Now, when I say modern self-development and spread across all known cultures, there’s a practical reason: societies without individuals capable of forming modern selves could not compete with those that had them.

Jacobsen: What makes the modern self more competitive?

Robertson: Our sense of individuality.

In Christianity, for example, Scripture often exhorts individuals to “give up the self.” That very statement acknowledges the self’s existence and its power.

Such a sacrifice is required because the individual self can threaten collective stability. It challenges authority, tradition, and rigid social roles.

Jacobsen: That connects back to your earlier point—cultures that lack individuals with a modern self lose their competitive edge.

Robertson: Here’s the value of having a self.

In traditional cultures, individuals typically had an earlier form of self—defined primarily by their place in the collective. In response to threats or challenges, behaviours were guided by tribal memory, stories, and rigid social roles.

For example, if an enemy appeared, people would respond according to long-established patterns—based on age, gender, and status in the group. There was no need—or room—for improvisation.

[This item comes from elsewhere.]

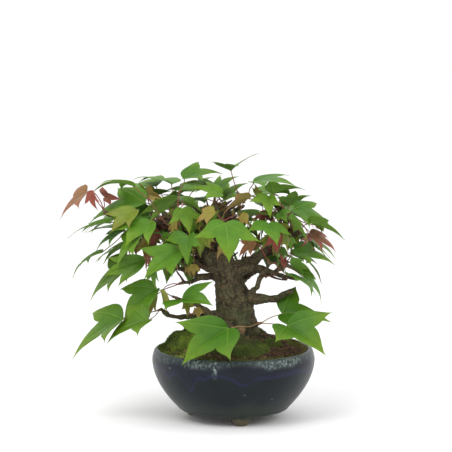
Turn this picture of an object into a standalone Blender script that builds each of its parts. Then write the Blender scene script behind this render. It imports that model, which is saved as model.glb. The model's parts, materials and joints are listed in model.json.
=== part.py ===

But what happens when a new, unfamiliar situation arises—something the culture has not encountered before and for which there is no ritual?

In such cases, traditional cultures often turned to oracles—individuals capable of novel reasoning, that is, problem-solving. I suspect those early oracles possessed a more developed, volitional self, which is why they were trusted in the first place.

Similarly, in Hindu society, Brahmins were given a rigorous education, allowing them to cultivate modern selves capable of insight and judgment. But they were a small elite.

In many cultures, people who had developed themselves were respected and closely managed. They were given roles where they could contribute without disrupting social order.

The self-concept eventually spread across all human societies because we are a nomadic, adaptive species. We move, we mix, we evolve.

Just look at our evolutionary history—we even interbred with Neanderthals.

We interact. I do not believe a human society has ever been so isolated that its members lacked a developed self. But if such a group exists—perhaps an uncontacted tribe deep in the Amazon—I would love to study them.

Jacobsen: When I attended the 69th Commission on the Status of Women at the United Nations, I participated in a session featuring Ambassador Bob Rae of Canada. The session focused on Indigenous communities and was led by Indigenous women.

Someone on the panel mentioned a group from an isolated region—possibly resembling the cultural isolation you described. Their account of getting to the UN was striking. If you asked me how I got there, I’d say something like: “I took a bus to the airport, flew to New York, took the train…” For them, before all of that began, it started with a canoe.

That was their standard form of transportation before reaching any conventional transit station. So, even in that case, I would be hard-pressed to believe they were entirely uncontacted or isolated in today’s world.

Robertson: I agree. I suspect such total isolation no longer exists.